"amount of compute" isn't equivalent to "infinite data," though. The observable spece will always be infinitely smaller than the possible space. ChatGPT has the benefit of the entire accumulated data of mankind, and has glaring repetitiveness, gaps, etc. OpenAI as a result is investing in synthetically generated text to improve this - which is problematic in and of itself.
Tesla is also investing in
synthetic data - which to me is a bit of a flashing red light because, wait, 2.5 million Tesla cars aren't enough to provide this training data?
But we're getting into a difference-of-approaches here. My general thought is that when you are having to approach infinite data to get the results you want, then there is something semantic which is missing.

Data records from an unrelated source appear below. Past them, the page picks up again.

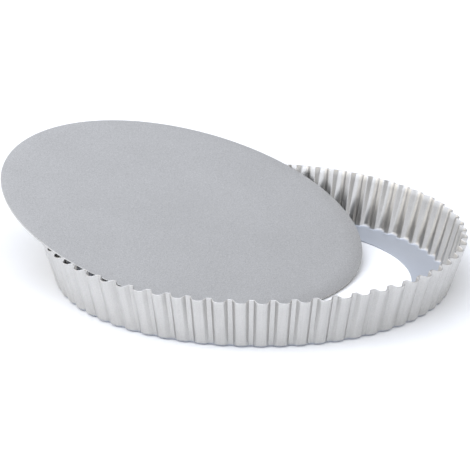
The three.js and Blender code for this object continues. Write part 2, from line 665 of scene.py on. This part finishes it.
@dataclass
class Studio:
    """White paper floor, soft lamps and the camera, whose lens is given in millimetres."""

    foot: Vector
    elevation: float = math.radians(19.30)
    roll: float = math.radians(0.791)
    lens: float = 275.7
    distance: float = 2.3623
    clip_start: float = 0.1
    aim_left: float = 11.83 * MM
    aim_up: float = 27.9 * MM
    floor_side: float = 60.0
    room_tint: str = "F5F7FC"
    room_brightness: float = 0.36
    softboxes: tuple[Softbox, ...] = field(
        default=(
            Softbox("overhead_lamp", (-0.5, -0.9, 2.4), (4.6, 3.6), 1.75, "F0F5FF"),
            Softbox("front_lamp", (-0.6, -2.7, 1.0), (5.0, 1.6), 1.1, "F5F8FF"),
            Softbox("left_lamp", (-2.2, 0.4, 1.25), (3.2, 1.6), 1.45, "FFFAF2"),
            Softbox("right_lamp", (2.2, -0.4, 1.0), (2.6, 1.5), 1.0, "FFFAF2"),
            Softbox("back_lamp", (-0.3, 1.5, 1.25), (2.2, 1.6), 0.92, "EEF3FF"),
        )
    )

    def build_floor(self) -> bpy.types.Object:
        """Lays the paper floor.

        Returns:
            The floor.
        """
        half = self.floor_side / 2
        corners = ((-half, -half), (half, -half), (half, half), (-half, half))
        sheet = bmesh.new()
        sheet.faces.new([sheet.verts.new((x, y, 0.0)) for x, y in corners])
        mesh = bpy.data.meshes.new("paper_floor")
        sheet.to_mesh(mesh)
        sheet.free()
        floor = bpy.data.objects.new("paper_floor", mesh)
        bpy.context.scene.collection.objects.link(floor)
        mesh.materials.append(StudioPaper().material())
        return floor

    def build_room(self) -> None:
        """Fills the room with even light, and shows colours as they are, without a film curve."""
        world = bpy.data.worlds.new("studio_room")
        world.use_nodes = True
        world.node_tree.nodes.clear()
        light = add_node(
            world.node_tree,
            "ShaderNodeBackground",
            inputs={"Color": linear(self.room_tint), "Strength": self.room_brightness},
        ).outputs[0]
        add_node(world.node_tree, "ShaderNodeOutputWorld", inputs={"Surface": light})
        bpy.context.scene.world = world
        bpy.context.scene.view_settings.view_transform = "Standard"

    def build_camera(self) -> bpy.types.Object:
        """Sets up the camera in front of the pan, looking down at it a little.

        Returns:
            The camera.
        """
        cos_down, sin_down = math.cos(self.elevation), math.sin(self.elevation)
        forward = Vector((0.0, cos_down, -sin_down))
        level_up = Vector((0.0, sin_down, cos_down))
        side = Vector((1.0, 0.0, 0.0))
        right = math.cos(self.roll) * side + math.sin(self.roll) * level_up
        up = -math.sin(self.roll) * side + math.cos(self.roll) * level_up
        aim = self.foot - self.aim_left * right + self.aim_up * up
        lens = bpy.data.cameras.new("studio_camera")
        lens.lens = self.lens
        lens.clip_start = self.clip_start
        camera = bpy.data.objects.new("studio_camera", lens)
        bpy.context.scene.collection.objects.link(camera)
        camera.matrix_world = Matrix.Translation(aim - self.distance * forward) @ Matrix(
            (right, up, -forward)
        ).transposed().to_4x4()
        bpy.context.scene.camera = camera
        return camera

    def build(self) -> None:
        """Builds the floor, the room, the lamps and the camera."""
        self.build_floor()
        self.build_room()
        for softbox in self.softboxes:
            softbox.build(self.foot)
        self.build_camera()


def mount_axis(name: str) -> Vector:
    """Looks up the direction of one of the record's mounts.

    Args:
        name: The mount's name.

    Returns:
        Its axis, with a length of one.
    """
    mounts = {mount["name"]: mount for mount in frame["record"]["mounts"]}
    return Vector(mounts[name]["axis"]).normalized()


def main() -> None:
    """Builds the pan and the studio, and logs how many faces each piece has."""
    logging.basicConfig(level=logging.INFO, format="%(name)s: %(message)s")
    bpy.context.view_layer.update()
    ring_low, ring_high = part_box("fluted_ring")
    base_low, base_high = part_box("loose_base")
    axis = (ring_low + ring_high) / 2
    axis.z = ring_low.z
    for piece in (
        FlutedRing(axis).build(),
        LooseBase((base_low + base_high) / 2, mount_axis("base_top")).build(),
    ):
        LOG.info("%s built with %d faces", piece.name, len(piece.data.polygons))
    Studio(axis).build()
    LOG.info("studio built")


if __name__ == "__main__":
    main()
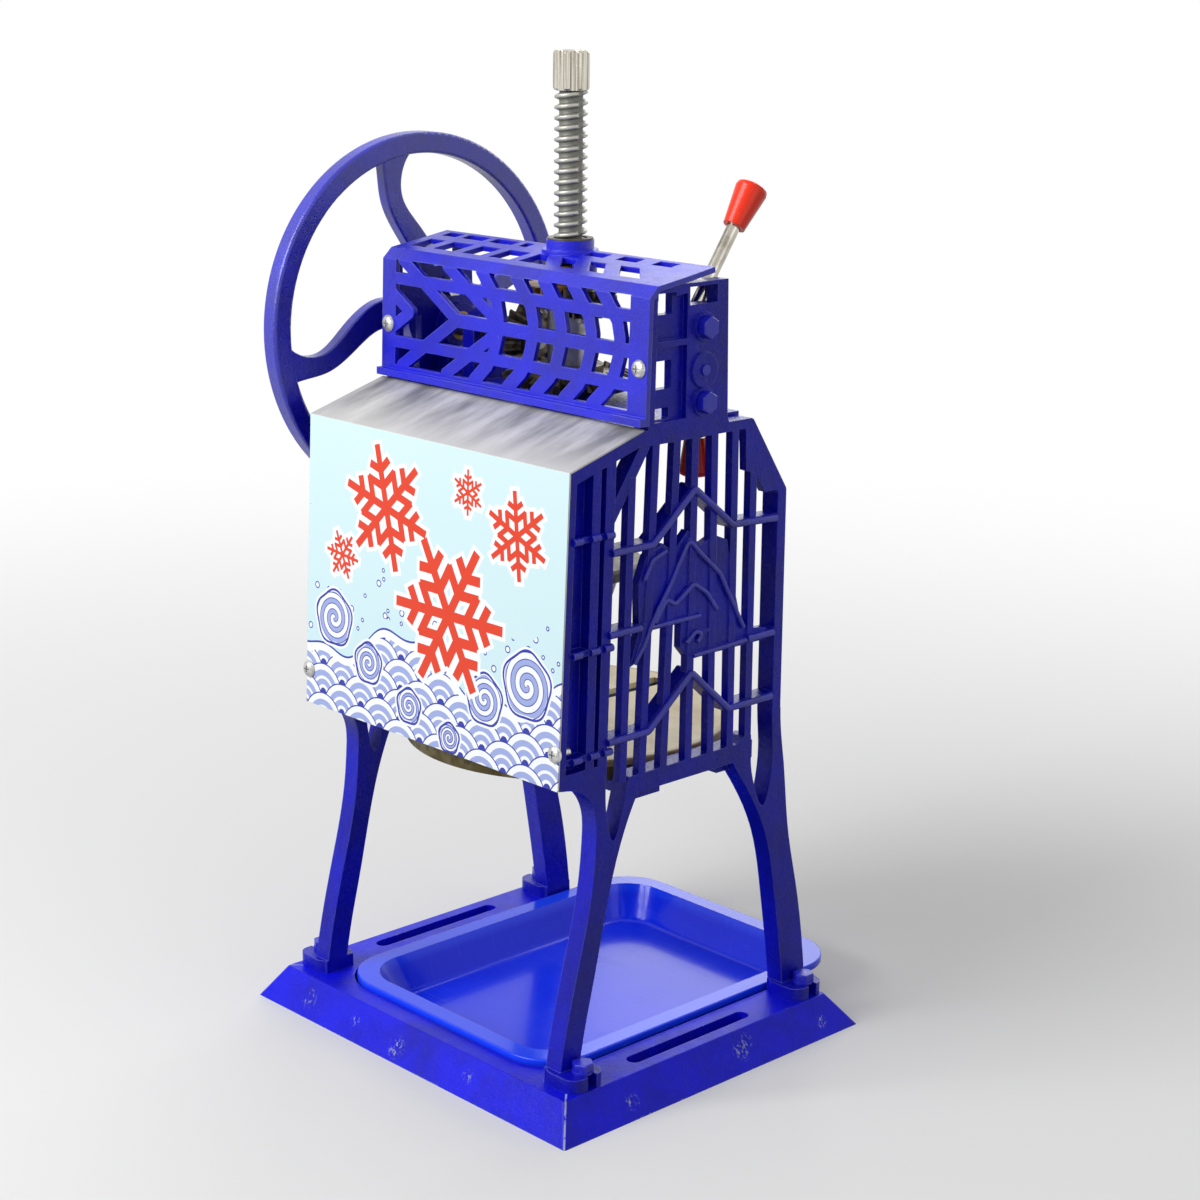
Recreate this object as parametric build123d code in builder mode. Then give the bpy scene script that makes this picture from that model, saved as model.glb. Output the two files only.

As another analogy, consider music and consider training on song recognition. If you trained a model on the raw sound and let ML "take care of the rest," then you'd need an infinite number of sound samples to be able to take this model to recognize the same song being played on pianos, horns, guitars, etc and be able to apply this recognition to any arbitrary instrument.
But if you take a step of abstraction back, and break down the music to its notation form - old fashioned music sheets - then the amount of training data required is exponentially less. But the "gotcha" part here is that it takes subsstantial study to "nail" the semantics, e.g., coming up with the right
notation system.
This is in fact what my company is based on - it is solving a particular problem space for which almost no diverse training data exists.